Cognition & Language Workshop Thursday (2/12) at 4PM: Grodner

Dan Grodner (Swarthmore) will speak at the Cognition & Language Workshop next Thursday at 4PM in the Greenberg Room.

A Bayesian Account of Conversational Inferences

Much if not most of the meaning that speakers convey with their words is implicit. The standard account of how perceivers recover implicit content is via a process of rational psychosocial inference: Perceivers appeal to a set of maxims to formulate a generative model of a cooperative speaker (Grice, 1975). This view requires that perceivers reason about the communicative intention of the speaker’s speech act (the whole utterance). Over the past 10-15 years, a number of researchers have argued that the standard account is inadequate because it cannot account for the existence of so-called local implicatures.

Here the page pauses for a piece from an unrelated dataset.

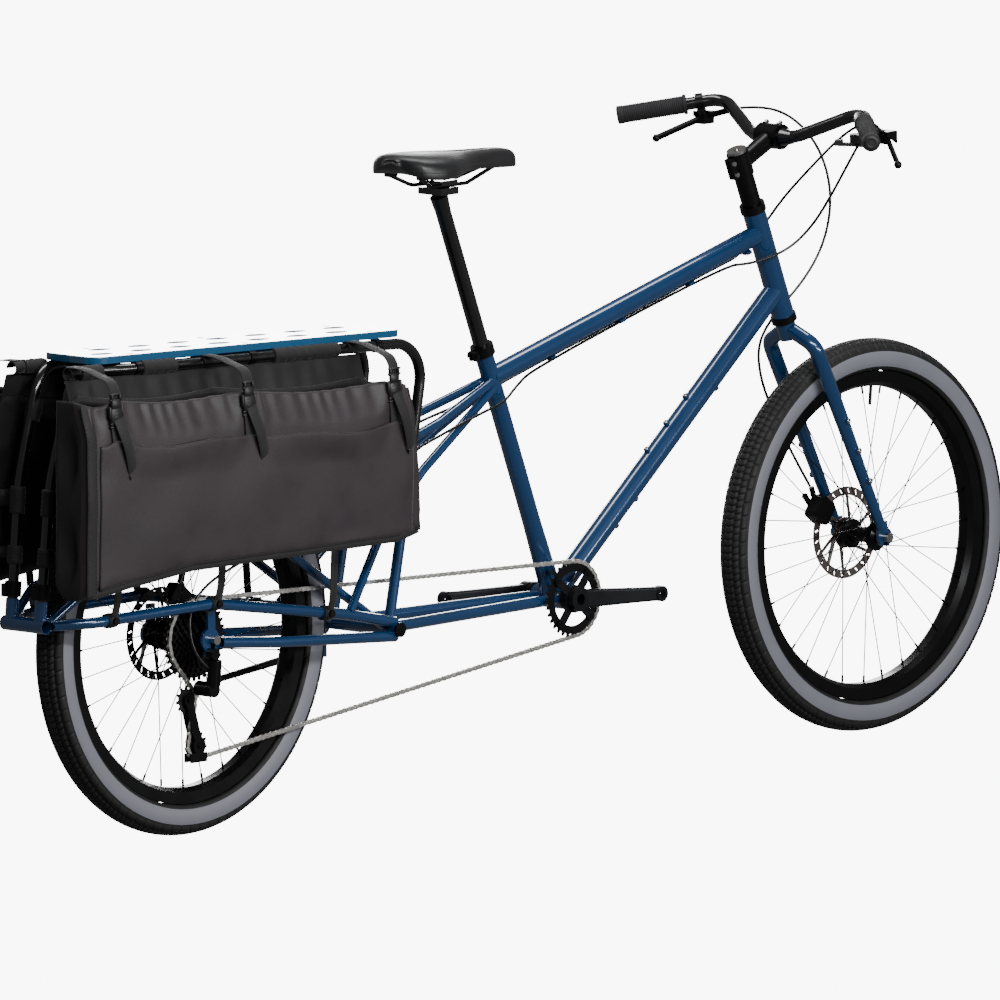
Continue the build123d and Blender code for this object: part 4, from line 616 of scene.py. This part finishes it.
def bag(name, side, node):
    """A sewn shell as a loft: each level is a rounded rectangle in plan, and the levels rise from a closed
    seam, through a rounded bottom, to the mouth, where the cloth turns in as a hem."""
    nx, ny = 150, 16
    across = np.linspace(0, 1, nx)
    depth = np.linspace(0, 1, ny + 2)[1:-1]
    fx = np.concatenate([across, np.ones(ny), across[::-1], np.zeros(ny)])
    fy = np.concatenate([np.ones(nx), depth[::-1], np.zeros(nx), depth])
    levels = np.concatenate([[0.0, 0.006, 0.02, 0.045, 0.08], np.linspace(0.12, 1.0, 52)])
    rings = []
    for v in levels:
        close = math.sqrt(max(0.0, 1 - (1 - min(v / 0.09, 1)) ** 2))
        front = np.interp(v, [0, 0.15, 1], [424, 432, 409])
        rear = np.interp(v, [0, 1], [-400, -396])
        x = rear + (front - rear) * fx
        x = x + np.where(fx < 0.5, 1, -1) * (1 - close) * 14 * (np.abs(fx - 0.5) * 2) ** 8
        corner = np.clip(np.minimum(fx, 1 - fx) * BAG_LONG / 16.0, 0, 1)
        round_in = (1 - np.sqrt(np.clip(1 - (1 - corner) ** 2, 0, 1))) * 15.0
        z = bag_bottom(x) + (bag_top(x) - bag_bottom(x)) * v
        outer = bag_face(x, z, side) - round_in
        inner = BAG_INNER_Y + round_in * 0.6 + 1.4 * ripple(x, z, 4.0)
        y = inner + (outer - inner) * fy
        ends = np.minimum(fy, 1 - fy) * 4 * (1 - corner)
        x = x + np.where(fx < 0.5, 1, -1) * ends * (6 + 5 * np.sin(z / 26.0))
        y = BAG_SEAM_Y + (y - BAG_SEAM_Y) * close
        rings.append(np.stack([x, side * y, z], 1))
    hem = rings[-1].copy()
    middle = hem.mean(0)
    for drop, inset in ((1.0, 2.5), (9.0, 3.5), (22.0, 3.0)):
        ring = hem.copy()
        ring[:, 1] += np.sign(middle[1] - ring[:, 1]) * inset
        ring[:, 0] += np.sign(middle[0] - ring[:, 0]) * inset * (np.abs(fx - 0.5) > 0.49)
        ring[:, 2] -= drop
        rings.append(ring)
    points = np.concatenate(rings)
    n = len(fx)
    faces = quads(len(rings), n, False, True)
    outer_face = ((fy[faces[:, 0] % n] > 0.97) & (fy[faces[:, 1] % n] > 0.97)).astype(int)
    pick = 1 - outer_face
    if side > 0:
        faces = faces[:, ::-1]
    made = piece(name, [(points, faces)], [pack_cloth, inner_cloth], "frame", [node], pick=pick)
    wall = made.modifiers.new("cloth", "SOLIDIFY")
    wall.thickness = 0.0014
    wall.offset = -1.0
    wall.material_offset = 0
    return made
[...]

These are cases where an inference appears to be generated within an embedded constituent within an utterance (e.g., Chierchia, Fox & Spector, 2012; Chemla & Spector 2011, Gajewsky & Sharvit, 2012). I will describe a probabilistic model that follows from the assumptions of the standard Gricean account (Russell 2012) and provide experimental evidence that supports it. I will show how this model can explain seemingly local implicatures without appealing to special grammatical operators. In addition to providing a formalization of Gricean reasoning, this approach allows us to preserve the traditional division of labor between semantics and pragmatics. The present approach is similar in spirit to other recent probabilistic approaches (e.g., Goodman & Stuhlmueller 2013) but covers different empirical territory and differs in its mechanics.